- _TASK DETAILS_:
Transcribe only part of the material below: the lines from the one containing "for (i = [0 : 3])" through the one containing "if empty is", inclusive, exactly as written.
========================
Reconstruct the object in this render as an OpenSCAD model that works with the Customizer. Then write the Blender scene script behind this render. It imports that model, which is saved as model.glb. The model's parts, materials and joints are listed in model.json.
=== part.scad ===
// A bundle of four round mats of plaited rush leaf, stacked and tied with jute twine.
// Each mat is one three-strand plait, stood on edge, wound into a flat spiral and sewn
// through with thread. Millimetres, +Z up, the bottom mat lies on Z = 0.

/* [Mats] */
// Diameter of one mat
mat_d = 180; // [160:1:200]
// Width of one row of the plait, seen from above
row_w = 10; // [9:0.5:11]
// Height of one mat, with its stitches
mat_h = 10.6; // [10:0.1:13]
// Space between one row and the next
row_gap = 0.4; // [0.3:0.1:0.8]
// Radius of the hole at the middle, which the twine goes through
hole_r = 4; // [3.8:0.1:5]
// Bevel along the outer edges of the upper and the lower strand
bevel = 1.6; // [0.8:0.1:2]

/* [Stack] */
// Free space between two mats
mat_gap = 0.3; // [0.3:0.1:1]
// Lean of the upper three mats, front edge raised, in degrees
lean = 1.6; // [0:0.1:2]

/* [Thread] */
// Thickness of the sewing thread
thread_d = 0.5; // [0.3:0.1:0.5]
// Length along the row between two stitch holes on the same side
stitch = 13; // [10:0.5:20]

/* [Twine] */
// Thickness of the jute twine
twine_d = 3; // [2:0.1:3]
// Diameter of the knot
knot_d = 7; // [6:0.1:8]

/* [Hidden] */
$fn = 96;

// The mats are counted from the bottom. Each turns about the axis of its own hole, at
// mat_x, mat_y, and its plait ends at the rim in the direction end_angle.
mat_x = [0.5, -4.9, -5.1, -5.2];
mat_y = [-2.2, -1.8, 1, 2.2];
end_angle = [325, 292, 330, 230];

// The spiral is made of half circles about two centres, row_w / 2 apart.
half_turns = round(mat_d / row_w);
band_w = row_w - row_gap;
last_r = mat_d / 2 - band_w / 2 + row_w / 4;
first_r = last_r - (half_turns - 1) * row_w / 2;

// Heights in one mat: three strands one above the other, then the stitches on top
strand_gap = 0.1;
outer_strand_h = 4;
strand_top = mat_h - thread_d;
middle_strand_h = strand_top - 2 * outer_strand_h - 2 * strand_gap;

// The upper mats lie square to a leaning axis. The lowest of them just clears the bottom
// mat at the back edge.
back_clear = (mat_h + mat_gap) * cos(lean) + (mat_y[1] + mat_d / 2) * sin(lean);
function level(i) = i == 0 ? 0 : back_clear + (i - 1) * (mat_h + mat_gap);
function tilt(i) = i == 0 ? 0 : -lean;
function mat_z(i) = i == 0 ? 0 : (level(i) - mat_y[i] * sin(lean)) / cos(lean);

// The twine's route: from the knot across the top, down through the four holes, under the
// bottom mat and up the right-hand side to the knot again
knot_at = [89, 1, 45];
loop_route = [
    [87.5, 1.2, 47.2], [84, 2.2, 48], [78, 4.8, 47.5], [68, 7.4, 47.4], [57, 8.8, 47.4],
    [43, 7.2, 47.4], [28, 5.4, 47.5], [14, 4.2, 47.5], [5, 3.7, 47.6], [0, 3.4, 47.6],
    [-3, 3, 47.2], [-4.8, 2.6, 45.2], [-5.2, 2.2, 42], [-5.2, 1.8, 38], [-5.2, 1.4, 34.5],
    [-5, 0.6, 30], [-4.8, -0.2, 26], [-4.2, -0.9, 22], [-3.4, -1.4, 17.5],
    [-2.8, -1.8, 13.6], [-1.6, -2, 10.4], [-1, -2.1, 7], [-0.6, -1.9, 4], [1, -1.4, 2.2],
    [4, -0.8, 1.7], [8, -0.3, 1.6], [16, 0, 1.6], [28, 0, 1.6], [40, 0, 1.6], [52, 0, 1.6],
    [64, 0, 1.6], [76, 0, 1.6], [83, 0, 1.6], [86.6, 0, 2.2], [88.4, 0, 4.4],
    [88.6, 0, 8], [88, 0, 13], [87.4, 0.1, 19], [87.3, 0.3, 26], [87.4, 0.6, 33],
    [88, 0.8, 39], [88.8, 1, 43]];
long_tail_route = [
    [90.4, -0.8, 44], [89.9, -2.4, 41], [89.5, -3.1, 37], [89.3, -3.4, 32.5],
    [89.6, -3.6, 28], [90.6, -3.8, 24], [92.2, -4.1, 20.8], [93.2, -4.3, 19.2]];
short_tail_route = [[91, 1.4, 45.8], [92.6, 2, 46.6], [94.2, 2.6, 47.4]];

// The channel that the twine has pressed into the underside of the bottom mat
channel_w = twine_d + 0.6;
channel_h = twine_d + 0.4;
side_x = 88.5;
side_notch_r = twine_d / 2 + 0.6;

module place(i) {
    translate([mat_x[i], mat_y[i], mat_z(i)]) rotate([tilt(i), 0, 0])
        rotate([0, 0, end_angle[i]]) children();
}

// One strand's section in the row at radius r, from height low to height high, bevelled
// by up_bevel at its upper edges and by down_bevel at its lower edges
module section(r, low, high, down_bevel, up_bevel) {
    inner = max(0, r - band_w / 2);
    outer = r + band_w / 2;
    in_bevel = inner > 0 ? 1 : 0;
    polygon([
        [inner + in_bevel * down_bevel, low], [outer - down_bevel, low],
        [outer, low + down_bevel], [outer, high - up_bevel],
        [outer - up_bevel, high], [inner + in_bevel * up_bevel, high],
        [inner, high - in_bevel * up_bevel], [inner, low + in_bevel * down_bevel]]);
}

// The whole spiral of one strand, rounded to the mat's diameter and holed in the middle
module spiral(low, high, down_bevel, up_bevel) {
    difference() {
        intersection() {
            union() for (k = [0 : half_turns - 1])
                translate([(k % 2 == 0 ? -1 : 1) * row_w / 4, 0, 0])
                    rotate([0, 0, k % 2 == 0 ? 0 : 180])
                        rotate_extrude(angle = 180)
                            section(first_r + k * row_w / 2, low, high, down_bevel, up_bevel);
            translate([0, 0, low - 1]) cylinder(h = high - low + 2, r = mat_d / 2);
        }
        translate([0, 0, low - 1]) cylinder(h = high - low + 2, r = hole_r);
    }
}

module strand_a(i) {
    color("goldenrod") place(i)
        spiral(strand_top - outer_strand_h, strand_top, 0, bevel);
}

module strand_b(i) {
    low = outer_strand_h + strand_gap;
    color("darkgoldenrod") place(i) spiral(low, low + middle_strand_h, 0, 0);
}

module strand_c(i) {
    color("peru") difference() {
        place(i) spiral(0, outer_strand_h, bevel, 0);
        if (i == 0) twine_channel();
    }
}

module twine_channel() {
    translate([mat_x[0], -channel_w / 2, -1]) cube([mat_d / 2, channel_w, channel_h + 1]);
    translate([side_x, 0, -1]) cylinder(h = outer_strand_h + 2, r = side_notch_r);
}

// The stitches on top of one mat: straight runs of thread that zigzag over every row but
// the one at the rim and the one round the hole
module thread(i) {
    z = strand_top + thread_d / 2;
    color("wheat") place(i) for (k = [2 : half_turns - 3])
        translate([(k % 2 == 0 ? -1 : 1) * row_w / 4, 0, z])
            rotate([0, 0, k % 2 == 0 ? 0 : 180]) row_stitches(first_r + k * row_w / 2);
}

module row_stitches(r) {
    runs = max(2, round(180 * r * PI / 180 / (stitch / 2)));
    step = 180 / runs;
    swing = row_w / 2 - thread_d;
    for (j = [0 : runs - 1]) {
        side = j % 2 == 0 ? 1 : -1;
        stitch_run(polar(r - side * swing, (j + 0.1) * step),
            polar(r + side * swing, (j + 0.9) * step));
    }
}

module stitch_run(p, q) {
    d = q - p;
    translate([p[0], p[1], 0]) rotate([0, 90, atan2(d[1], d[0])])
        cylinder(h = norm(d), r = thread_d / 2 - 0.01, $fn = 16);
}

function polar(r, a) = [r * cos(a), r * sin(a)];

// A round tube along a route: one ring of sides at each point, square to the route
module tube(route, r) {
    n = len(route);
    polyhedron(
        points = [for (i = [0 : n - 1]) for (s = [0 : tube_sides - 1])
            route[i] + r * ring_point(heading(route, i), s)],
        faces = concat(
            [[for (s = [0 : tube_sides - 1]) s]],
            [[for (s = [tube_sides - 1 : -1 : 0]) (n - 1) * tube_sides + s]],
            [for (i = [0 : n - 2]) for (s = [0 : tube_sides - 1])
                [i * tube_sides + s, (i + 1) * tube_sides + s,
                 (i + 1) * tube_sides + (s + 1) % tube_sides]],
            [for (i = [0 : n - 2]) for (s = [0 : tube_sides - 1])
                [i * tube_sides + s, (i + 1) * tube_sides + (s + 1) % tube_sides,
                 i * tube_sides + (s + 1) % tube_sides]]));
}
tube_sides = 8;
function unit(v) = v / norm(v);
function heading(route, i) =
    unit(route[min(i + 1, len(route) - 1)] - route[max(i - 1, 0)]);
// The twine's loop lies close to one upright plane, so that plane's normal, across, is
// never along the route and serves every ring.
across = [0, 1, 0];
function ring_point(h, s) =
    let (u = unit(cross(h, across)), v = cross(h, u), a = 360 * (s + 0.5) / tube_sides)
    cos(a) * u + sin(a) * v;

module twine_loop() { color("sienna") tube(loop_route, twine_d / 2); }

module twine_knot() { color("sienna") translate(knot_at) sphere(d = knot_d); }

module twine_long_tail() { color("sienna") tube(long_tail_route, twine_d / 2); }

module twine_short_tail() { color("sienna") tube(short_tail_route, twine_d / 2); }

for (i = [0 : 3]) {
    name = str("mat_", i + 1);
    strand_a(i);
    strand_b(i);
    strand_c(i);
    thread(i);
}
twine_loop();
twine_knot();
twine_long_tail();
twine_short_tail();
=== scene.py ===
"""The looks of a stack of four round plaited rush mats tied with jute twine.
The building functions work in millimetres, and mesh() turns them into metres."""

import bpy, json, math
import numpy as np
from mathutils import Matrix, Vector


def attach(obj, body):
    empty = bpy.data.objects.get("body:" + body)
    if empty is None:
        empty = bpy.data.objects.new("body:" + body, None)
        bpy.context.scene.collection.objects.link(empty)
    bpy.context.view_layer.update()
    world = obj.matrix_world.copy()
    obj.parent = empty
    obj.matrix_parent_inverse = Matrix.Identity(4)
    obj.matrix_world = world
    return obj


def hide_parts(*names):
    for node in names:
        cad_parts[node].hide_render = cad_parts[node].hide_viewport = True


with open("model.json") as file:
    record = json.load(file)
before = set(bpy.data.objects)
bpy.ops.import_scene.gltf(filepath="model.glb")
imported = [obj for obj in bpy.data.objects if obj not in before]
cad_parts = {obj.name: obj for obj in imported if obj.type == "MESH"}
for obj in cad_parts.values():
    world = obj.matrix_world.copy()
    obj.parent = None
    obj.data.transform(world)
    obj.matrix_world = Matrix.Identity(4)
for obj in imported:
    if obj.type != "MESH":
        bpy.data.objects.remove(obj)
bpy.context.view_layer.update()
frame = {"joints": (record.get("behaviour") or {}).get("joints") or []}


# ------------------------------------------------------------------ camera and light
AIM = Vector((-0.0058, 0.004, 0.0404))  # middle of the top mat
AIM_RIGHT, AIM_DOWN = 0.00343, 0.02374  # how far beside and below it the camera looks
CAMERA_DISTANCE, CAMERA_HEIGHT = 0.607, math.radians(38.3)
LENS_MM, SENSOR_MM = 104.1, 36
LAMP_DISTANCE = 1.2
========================
- _CORRECT RESULT_:
for (i = [0 : 3]) {
    name = str("mat_", i + 1);
    strand_a(i);
    strand_b(i);
    strand_c(i);
    thread(i);
}
twine_loop();
twine_knot();
twine_long_tail();
twine_short_tail();
=== scene.py ===
"""The looks of a stack of four round plaited rush mats tied with jute twine.
The building functions work in millimetres, and mesh() turns them into metres."""

import bpy, json, math
import numpy as np
from mathutils import Matrix, Vector


def attach(obj, body):
    empty = bpy.data.objects.get("body:" + body)
    if empty is None:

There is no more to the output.